── Supplied material ──
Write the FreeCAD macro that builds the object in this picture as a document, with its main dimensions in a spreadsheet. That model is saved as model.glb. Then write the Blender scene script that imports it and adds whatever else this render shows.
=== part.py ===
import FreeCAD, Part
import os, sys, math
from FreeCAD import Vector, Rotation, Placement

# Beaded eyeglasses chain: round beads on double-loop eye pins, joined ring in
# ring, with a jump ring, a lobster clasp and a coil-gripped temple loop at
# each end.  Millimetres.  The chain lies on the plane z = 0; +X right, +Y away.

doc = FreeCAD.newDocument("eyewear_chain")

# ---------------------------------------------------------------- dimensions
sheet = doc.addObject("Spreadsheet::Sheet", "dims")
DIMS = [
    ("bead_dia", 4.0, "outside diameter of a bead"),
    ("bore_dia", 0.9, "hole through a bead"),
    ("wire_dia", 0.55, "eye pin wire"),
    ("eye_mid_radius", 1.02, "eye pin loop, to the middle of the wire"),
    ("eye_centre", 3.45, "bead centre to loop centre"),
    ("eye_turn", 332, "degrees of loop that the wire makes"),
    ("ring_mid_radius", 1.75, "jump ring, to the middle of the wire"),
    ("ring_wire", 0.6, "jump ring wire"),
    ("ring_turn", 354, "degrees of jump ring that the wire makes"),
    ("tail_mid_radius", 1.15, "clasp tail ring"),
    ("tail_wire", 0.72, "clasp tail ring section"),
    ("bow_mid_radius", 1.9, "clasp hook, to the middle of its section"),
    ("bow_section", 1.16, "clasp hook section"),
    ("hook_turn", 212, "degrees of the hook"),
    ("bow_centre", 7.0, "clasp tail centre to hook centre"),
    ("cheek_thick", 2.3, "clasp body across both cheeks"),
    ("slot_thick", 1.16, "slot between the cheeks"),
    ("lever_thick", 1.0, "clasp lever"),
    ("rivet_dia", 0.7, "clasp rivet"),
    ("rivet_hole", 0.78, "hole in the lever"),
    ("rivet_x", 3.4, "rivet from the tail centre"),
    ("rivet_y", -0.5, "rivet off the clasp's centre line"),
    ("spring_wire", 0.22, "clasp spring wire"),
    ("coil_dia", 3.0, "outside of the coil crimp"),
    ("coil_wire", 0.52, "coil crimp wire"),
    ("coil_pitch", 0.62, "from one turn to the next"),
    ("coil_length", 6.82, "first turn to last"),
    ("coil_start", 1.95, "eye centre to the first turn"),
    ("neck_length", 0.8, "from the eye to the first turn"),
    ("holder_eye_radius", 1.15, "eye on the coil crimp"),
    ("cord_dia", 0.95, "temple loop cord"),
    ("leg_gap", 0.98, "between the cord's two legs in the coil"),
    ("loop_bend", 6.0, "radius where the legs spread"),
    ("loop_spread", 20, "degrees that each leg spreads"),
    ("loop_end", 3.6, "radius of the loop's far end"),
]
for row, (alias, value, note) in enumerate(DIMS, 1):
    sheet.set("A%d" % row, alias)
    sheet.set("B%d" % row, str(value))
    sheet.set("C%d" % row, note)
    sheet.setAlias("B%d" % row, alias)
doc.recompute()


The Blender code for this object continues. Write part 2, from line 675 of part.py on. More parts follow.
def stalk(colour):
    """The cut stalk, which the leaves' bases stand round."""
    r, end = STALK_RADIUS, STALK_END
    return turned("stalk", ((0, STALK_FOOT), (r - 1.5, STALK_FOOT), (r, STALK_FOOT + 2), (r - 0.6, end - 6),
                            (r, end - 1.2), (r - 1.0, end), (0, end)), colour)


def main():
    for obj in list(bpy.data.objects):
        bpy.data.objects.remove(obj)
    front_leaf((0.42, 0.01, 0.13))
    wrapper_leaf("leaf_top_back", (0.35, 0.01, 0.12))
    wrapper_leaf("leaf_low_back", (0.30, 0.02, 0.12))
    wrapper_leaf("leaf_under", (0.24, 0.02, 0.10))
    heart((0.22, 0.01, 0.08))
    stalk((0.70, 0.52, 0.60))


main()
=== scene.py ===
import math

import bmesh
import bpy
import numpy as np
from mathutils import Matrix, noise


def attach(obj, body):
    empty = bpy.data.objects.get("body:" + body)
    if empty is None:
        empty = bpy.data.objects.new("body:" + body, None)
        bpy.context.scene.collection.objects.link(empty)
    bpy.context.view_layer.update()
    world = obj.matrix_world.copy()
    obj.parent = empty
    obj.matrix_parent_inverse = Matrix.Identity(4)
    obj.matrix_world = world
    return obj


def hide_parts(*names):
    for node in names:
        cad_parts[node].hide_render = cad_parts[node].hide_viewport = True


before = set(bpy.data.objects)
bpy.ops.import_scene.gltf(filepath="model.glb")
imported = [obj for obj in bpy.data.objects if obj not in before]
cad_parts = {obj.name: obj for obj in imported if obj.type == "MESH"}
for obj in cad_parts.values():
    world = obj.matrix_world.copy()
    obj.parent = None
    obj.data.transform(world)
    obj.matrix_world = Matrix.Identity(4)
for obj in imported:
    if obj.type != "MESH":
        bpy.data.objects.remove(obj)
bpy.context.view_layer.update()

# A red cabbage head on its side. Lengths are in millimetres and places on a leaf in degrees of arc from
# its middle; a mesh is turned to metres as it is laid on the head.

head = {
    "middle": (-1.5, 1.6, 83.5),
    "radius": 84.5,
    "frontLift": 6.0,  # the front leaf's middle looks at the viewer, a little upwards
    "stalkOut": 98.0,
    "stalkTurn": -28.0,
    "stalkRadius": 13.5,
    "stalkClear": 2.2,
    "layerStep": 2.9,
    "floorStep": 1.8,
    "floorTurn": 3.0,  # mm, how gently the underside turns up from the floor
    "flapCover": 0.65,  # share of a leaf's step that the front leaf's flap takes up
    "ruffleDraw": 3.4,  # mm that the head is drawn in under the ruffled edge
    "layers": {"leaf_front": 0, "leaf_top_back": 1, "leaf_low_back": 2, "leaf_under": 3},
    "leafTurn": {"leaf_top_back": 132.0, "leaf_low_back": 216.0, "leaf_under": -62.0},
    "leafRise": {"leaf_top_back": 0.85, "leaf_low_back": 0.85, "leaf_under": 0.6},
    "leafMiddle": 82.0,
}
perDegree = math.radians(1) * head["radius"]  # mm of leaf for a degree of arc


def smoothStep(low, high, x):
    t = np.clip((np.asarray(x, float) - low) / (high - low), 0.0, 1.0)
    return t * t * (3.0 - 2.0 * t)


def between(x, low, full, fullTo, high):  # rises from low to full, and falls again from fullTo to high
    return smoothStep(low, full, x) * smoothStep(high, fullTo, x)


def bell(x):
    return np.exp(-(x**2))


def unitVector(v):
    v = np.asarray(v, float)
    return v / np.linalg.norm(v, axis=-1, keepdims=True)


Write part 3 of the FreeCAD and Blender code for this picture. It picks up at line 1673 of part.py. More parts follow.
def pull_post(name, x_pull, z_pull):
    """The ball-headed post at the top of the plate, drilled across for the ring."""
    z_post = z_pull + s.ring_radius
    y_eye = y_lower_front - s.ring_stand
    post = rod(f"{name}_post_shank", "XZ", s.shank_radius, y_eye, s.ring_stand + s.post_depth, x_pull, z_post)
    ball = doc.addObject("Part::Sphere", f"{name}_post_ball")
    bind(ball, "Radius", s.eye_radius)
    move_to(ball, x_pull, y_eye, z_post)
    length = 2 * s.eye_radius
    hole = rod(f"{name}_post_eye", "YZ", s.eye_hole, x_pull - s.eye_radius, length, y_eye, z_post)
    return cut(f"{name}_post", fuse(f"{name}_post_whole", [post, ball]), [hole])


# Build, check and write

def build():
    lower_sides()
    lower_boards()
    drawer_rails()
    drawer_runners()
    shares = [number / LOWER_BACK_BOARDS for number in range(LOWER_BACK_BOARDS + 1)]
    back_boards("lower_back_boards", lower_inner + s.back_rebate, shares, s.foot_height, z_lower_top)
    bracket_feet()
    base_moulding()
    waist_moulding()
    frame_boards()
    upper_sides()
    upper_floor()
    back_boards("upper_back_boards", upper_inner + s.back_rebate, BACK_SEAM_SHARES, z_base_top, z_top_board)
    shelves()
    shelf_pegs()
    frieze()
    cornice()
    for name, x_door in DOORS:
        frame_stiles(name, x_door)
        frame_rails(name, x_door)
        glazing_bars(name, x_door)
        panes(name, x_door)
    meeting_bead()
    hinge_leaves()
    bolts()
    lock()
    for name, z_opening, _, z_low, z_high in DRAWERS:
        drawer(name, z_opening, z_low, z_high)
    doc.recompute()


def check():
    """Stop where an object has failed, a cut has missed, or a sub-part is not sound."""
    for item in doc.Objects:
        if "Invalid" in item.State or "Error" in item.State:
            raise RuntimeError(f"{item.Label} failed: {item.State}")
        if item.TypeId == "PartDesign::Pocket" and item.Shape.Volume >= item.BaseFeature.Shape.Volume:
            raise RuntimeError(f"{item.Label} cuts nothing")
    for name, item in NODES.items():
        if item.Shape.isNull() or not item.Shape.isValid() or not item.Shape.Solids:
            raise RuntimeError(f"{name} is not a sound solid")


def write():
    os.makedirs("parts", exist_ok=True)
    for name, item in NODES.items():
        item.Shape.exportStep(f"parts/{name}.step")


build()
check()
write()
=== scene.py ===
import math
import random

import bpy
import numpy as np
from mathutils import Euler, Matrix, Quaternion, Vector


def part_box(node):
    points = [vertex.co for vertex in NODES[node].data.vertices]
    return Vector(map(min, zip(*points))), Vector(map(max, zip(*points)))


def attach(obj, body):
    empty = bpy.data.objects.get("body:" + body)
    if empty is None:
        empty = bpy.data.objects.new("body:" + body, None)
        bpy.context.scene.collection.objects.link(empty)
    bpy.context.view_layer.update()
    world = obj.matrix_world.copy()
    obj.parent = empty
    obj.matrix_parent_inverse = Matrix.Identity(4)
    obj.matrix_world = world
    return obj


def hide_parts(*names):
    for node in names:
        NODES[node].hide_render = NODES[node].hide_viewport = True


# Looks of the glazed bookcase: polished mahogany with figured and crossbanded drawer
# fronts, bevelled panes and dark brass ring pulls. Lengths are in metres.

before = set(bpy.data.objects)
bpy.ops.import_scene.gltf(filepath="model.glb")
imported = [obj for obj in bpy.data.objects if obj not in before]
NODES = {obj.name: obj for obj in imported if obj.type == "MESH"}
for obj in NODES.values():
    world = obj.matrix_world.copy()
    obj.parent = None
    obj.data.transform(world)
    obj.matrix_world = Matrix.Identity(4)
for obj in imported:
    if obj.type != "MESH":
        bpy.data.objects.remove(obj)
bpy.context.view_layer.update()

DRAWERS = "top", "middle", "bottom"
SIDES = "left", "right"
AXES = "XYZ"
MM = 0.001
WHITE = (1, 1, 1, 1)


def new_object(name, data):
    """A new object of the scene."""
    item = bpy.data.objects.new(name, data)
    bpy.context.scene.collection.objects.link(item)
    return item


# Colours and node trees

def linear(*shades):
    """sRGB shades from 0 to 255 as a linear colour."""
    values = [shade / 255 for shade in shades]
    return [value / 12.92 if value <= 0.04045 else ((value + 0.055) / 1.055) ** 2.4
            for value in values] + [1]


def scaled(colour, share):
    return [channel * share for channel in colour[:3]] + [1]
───
▸ Your task: From the line containing "meeting_bead()" down to the line containing "NODES[node].hide_render = NODES[node].hide_viewport" in the material above, reproduce every line exactly, including the two end lines.

▸ Result below:
    meeting_bead()
    hinge_leaves()
    bolts()
    lock()
    for name, z_opening, _, z_low, z_high in DRAWERS:
        drawer(name, z_opening, z_low, z_high)
    doc.recompute()


def check():
    """Stop where an object has failed, a cut has missed, or a sub-part is not sound."""
    for item in doc.Objects:
        if "Invalid" in item.State or "Error" in item.State:
            raise RuntimeError(f"{item.Label} failed: {item.State}")
        if item.TypeId == "PartDesign::Pocket" and item.Shape.Volume >= item.BaseFeature.Shape.Volume:
            raise RuntimeError(f"{item.Label} cuts nothing")
    for name, item in NODES.items():
        if item.Shape.isNull() or not item.Shape.isValid() or not item.Shape.Solids:
            raise RuntimeError(f"{name} is not a sound solid")


def write():
    os.makedirs("parts", exist_ok=True)
    for name, item in NODES.items():
        item.Shape.exportStep(f"parts/{name}.step")


build()
check()
write()
=== scene.py ===
import math
import random

import bpy
import numpy as np
from mathutils import Euler, Matrix, Quaternion, Vector


def part_box(node):
    points = [vertex.co for vertex in NODES[node].data.vertices]
    return Vector(map(min, zip(*points))), Vector(map(max, zip(*points)))


def attach(obj, body):
    empty = bpy.data.objects.get("body:" + body)
    if empty is None:
        empty = bpy.data.objects.new("body:" + body, None)
        bpy.context.scene.collection.objects.link(empty)
    bpy.context.view_layer.update()
    world = obj.matrix_world.copy()
    obj.parent = empty
    obj.matrix_parent_inverse = Matrix.Identity(4)
    obj.matrix_world = world
    return obj


def hide_parts(*names):
    for node in names:
        NODES[node].hide_render = NODES[node].hide_viewport = True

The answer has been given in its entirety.